O despacho de acusação do Departamento de Investigação e Ação Penal (DIAP) Regional do Porto, a que a Lusa teve acesso, refere que o processo teve origem numa “denúncia anónima efetuada no Portal do DCIAP [Departamento Central de Investigação e Ação Penal]”, em 3 de julho de 2019.
Segundo a acusação, em 2014, Miguel Alves e Manuela Sousa, que à data dos factos usava o apelido Couto, “mantiveram contactos com vista à prestação de serviços de comunicação, gestão de imagem e assessoria de comunicação à autarquia pelas sociedades MIT e Mediana”, detidas e controladas pela arguida.
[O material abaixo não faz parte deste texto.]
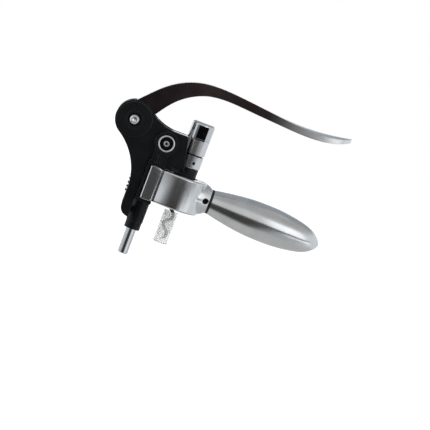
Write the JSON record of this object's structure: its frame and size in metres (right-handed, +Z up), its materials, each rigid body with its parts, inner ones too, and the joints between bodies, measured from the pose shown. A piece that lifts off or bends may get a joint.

Para o advogado do ex-autarca Miguel Alves, a matéria de facto produzida em sede de julgamento “não suporta a acusação” e apontou que casos como este “descredibilizam as instituições, abalam o sistema democrático e são inimigos do Estado de Direito”. José João Torrinha disse que o coletivo de juízes não só faria “justiça”, absolvendo o ex-autarca, como contribuiria “ativamente para o prestígio da justiça e para a defesa do Estado de Direito”.
Miguel Alves nega qualquer irregularidade em contratação de empresa de comunicação
O advogado da empresária assentou a sua estratégia de defesa no facto de para haver prevaricação teria de existir um contrato para os trabalhos realizados antes de abril de 2015, data do primeiro procedimento contratual entre a autarquia e a empresa de Manuela Sousa. “Não há prevaricação do ponto de vista criminal, porque não há processo contratual”, reforçou Nuno Brandão, pedindo a absolvição da empresária.
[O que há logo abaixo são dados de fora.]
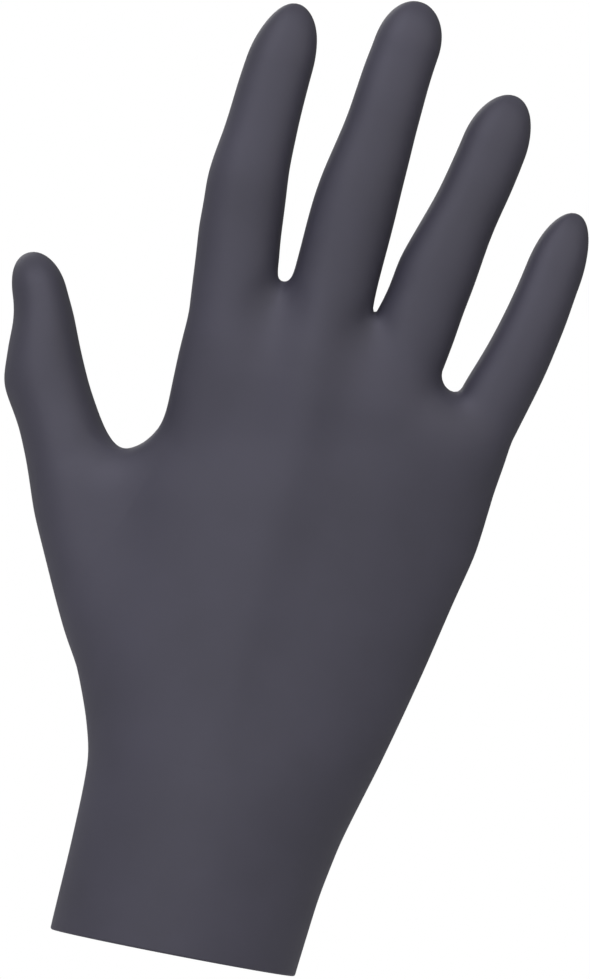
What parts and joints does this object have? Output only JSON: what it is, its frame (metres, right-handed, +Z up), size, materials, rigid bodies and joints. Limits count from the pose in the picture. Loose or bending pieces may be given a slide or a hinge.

No início do julgamento, tanto Miguel Alves como Manuela Sousa negaram qualquer irregularidade na contratação da empresa de assessoria de comunicação. “Se cometi alguma irregularidade foi com a empresa [de Manuela Sousa]”, referiu Miguel Alves durante o julgamento, admitindo em tribunal que se aproveitou da empresa porque, sabendo da sua expectativa em conseguir um contrato com a câmara de Caminha, fazia o “jogo do gato e do rato”.